Pour mieux comprendre qui est Fahad Almasri – et quelles pourraient être les motivations de ses amis libanais – il faut rappeler qu’en 2016, il avait exhorté Israël à entrer en guerre contre le régime de Bachar el-Assad et à envahir la Syrie. Il s’était également prononcé en faveur d’un accord de paix avec l’Etat hébreux, qui occupe illégalement le Golan syrien depuis un demi-siècle.

"Le but est de dévoiler la position politique à l'égard d'Israël et la région, avait-il déclaré à la chaine israélienne i24news, nous disons franchement que la nouvelle Syrie ne sera pas hostile à quelconque force locale, régionale ou internationale".

D’ailleurs, dans la vidéo de lancement de sa campagne anti-libanaise, n’a-t-il pas évoqué une prochaine guerre israélienne contre le Liban qui sera, selon ses dires, plus dévastatrice et plus meurtrière que celle de 2006?
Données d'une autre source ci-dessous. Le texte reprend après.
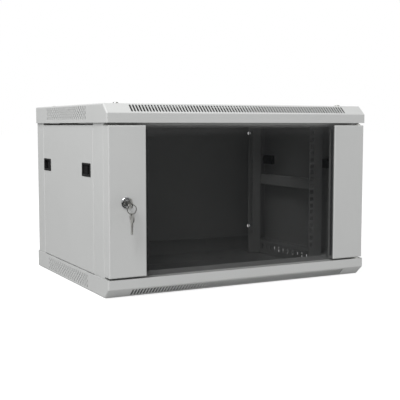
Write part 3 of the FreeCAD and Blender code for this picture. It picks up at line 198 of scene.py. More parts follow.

Si des Libanais croient encore que cette "opposition" syrienne, si aimante envers les terroristes d’al-Nosra et envers Israël, sera plus clémente avec le Liban que ne l’a été le régime syrien, qu’ils lisent ce qu’Almasri lui-même a récemment écrit sur Facebook.

L'ancien porte-parole de l’ASL s'est amusé à dire que les Libanais en viendront à regretter Ghazi Kanaan si lui et ses camarades "rebelles" prenaient le pouvoir en Syrie.


Est-il nécessaire de rappeler qui était Ghazi Kanaan? Chef des moukhabarat syriens au Liban durant les années noires de l’Occupation, ce personnage de sinistre mémoire fut, de 1990 à 2002, le véritable gouverneur du pays des cèdres.

Durant son règne, de nombreux Libanais ont été arrêtés, emprisonnés et torturés. Beaucoup ont disparus. Après le retrait des troupes syriennes en 2005, les cadavres de certains d'entre eux ont été découverts dans des charniers.

Voilà le tortionaire auquel Fahad Almasri trouve "cool" de se comparer.

De plus, ses propos sur "l'erreur historique" ne sont pas sans rappeler ceux de Hafez el-Assad sur un Liban dont il refusait de reconnaître l’existence : "Nous sommes un seul peuple dans une seule nation, c’est ainsi que Dieu nous a créé, c’est ainsi que le veulent l’histoire et la géographie".

Est-ce un hasard si les Libanais qui se font l’écho de la campagne belliciste d'Almasri avaient collaboré avec les bourreaux syriens du Liban? Est-ce un hasard s'ils se sont retournés contre le régime baassiste dès que ce dernier a plié bagage? Et si aujourd'hui ils s'attaquent à l'armée libanaise, la seule institution encore garante de l'unité du pays? 

"Les fascistes de demain s'appelleront eux-mêmes antifascistes", avait dit Churchill. Ces prétendus révolutionnaires et militants antitotalitaires syro-libanais prouvent chaque jour que le "Vieux Lion" avait raison.